Leadership in a Time of Crisis

Presented at Track 3: Technical Session 1: Leadership in a Time of Crisis

Keyword: Faculty
This practitioner presentation addresses the necessary conditions for peer review to serve as an equity practice in the academy. Without these conditions in place, peer review can act as a gatekeeping mechanism that reinforces the status quo, limits inclusion, and curtails the range of perspectives needed to solve the engineering and computing challenges of our day. Such experiences with peer review also cause many of us to lose faith in our colleagues and in the academic endeavor as a whole.

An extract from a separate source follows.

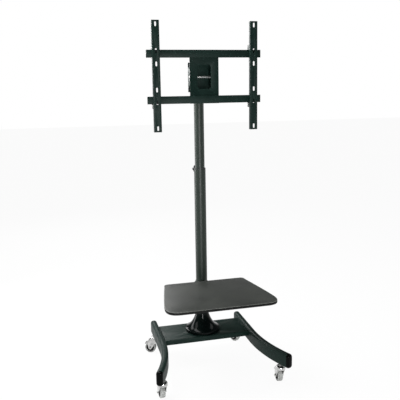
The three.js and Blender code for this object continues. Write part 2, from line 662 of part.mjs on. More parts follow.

We examine peer review as an equity practice through the lens of a professional development program in use at NSF related to peer review of grant proposals. Game Changer Academies™ for Advancing Research Innovation (GCA) is designed by Kardia Group to prepare faculty in the practice of deliberative democracy: fair and reasonable discussion of competing arguments and viewpoints to secure the public good. Deliberative democracy as a practice supports more robust and equitable peer review. Specifically, we identify key factors that enable peer review to disrupt institutional and other prestige-based hierarchies, enable broader participation, and more readily recognize innovation and new approaches and solutions to complex problems.

Department and disciplinary life is structured around many formal and iterative deliberative democracy processes: faculty meetings, graduate student admissions, faculty searches, promotion and tenure, awards committees, and the many peer review practices associated with research and publishing. By providing tools, awareness, and resources, GCA fosters productive discussion, connection, and collaboration among scholars and the meaningful interchange of diverse perspectives required to achieve the full goals of peer review.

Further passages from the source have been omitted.